Le magazine des idées
Christian Brosio

Nous avions un camarade…

Le temps est décidément à la peine pour l’équipe de la revue « Éléments » qui vient de perdre coup sur coup deux de ses fidèles amis. Après Jean-François Michaud, c’est à Christian Brosio, pilier du regretté « Spectacle du Monde » et collaborateur régulier de notre revue, que nous devons rendre hommage. L’un comme l’autre, nous le savons, nous invitent à lever nos verres à leur mémoire et, surtout, à continuer le combat.

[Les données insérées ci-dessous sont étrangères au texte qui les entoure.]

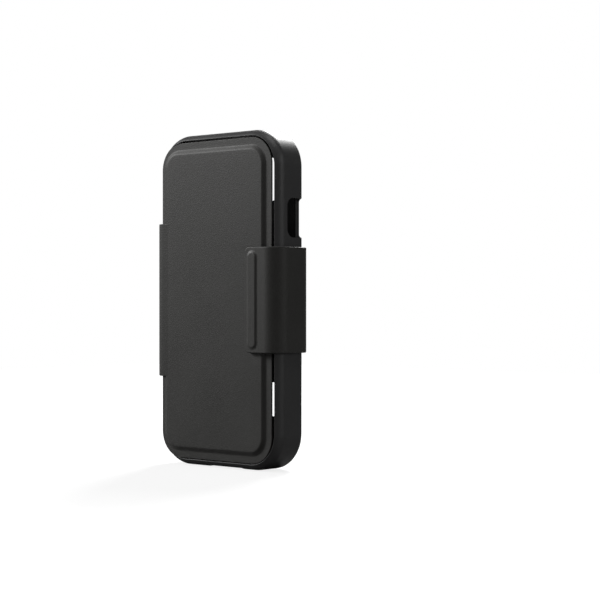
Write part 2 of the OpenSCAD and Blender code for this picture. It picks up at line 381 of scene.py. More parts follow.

Quand on le rencontrait, ses sourcils se levaient (les morphopsychologues savent pourquoi) tandis qu’un gros rire illuminait immanquablement son visage. Il était la gentillesse même, l’amitié incarnée, à quoi s’ajoutait un talent considérable (les lecteurs d’Eléments et du Spectacle du monde de la grande époque en savent quelque chose) et un courage de tous les instants. Mais ce qui m’a toujours frappé chez lui, c’est sa capacité d’écoute, sa modestie et aussi sa pudeur. Sous un dehors jovial, seule chose que beaucoup retenaient de lui, il cachait une âme inquiète et des trésors secrets. Sa mort met un terme à plusieurs années durant lesquelles il a beaucoup souffert. Sans jamais se plaindre. Il avait fait le projet d’écrire une biographie de Jacques Benoist-Méchin, qui ne verra jamais le jour. Bonne route, camarade. Et haut les cœurs !

Alain de Benoist

C’est un vieil ami qui nous quitte, guère âgé, qui fut l’âme et la cheville ouvrière d’un des plus beaux magazines qui soit, Le Spectacle du monde, mensuel du groupe Valmonde, qui alliait le luxe et l’intelligence. Il était incollable sur l’histoire, dont celle de la presse. Au gré des déménagements du groupe Valmonde, son bureau est toujours resté le même. C’était un poème et une synthèse de ses idées politiques, du parti Baas à Jean-Marie Le Pen, dont il épinglait les photos au-dessus de son ordinateur. Le spécialiste de l’œuvre de Jacques Benoist-Méchin qu’il était se retrouvait sans peine dans ce grand écart, qui n’en était pas un. Il préparait d’ailleurs une biographie de l’auteur du Rêve le plus long de l’histoire. Verra-t-elle le jour ? Qui le sait. Il avait ouvert les portes du Spectacle du monde aux rédacteurs d’Éléments, sans restriction, sans condition. Combien d’entre nous y avons pigé ? Il y régnait une liberté de ton aujourd’hui inconcevable, sur tous les sujets. Il était le gardien amical de ce sanctuaire. Son départ de la rédaction l’a pour ainsi dire laissé orphelin. Aujourd’hui, c’est nous qui le sommes de lui. Adieu, cher Christian. 

François Bousquet

Un rire s’est éteint

Lorsque je pense à Christian Brosio, c’est le souvenir de son rire qui s’impose immédiatement à mon esprit. Un rire éruptif, surprenant et détonnant, légèrement enfantin, hautement communicatif en tout cas. Un rire qui complétait parfaitement sa bonhomie et sa jovialité naturelles que j’ai pu constater et apprécier à chacune de nos rencontres qui se terminaient généralement fort tard, les sujets de conversation ne manquant jamais avec ce camarade à la culture aussi vaste qu’éclectique, qu’il partageait avec plaisir et générosité, sans aucune pédanterie ni fatuité. Nous n’étions pas des proches, mais nous nous retrouvions de temps à autre, au hasard de ces occasions dont on pense qu’elles se renouvelleront éternellement. Jusqu’à ce qu’elles cessent, brutalement, définitivement, et que l’on en soit fort malheureux.

Xavier Eman

Christian et l’esprit d’enfance

La personnalité de Christian était toute contenue dans son « sourire gentil » comme le chantait Gilbert Bécaud (Merci, Michel !). Mais, si sa bonté était extrême, il ne s’en laissait pas compter, à qui le cherchait vraiment. Il ne rechignait pas à prononcer des paroles définitives à son interlocuteur de mauvaise fois. Il était un homme du coup de force parcimonieux, en douceur, dans le verbe. L’attestent plus physiquement, certaines bagarres du temps où il était un jeune Camelot du roi.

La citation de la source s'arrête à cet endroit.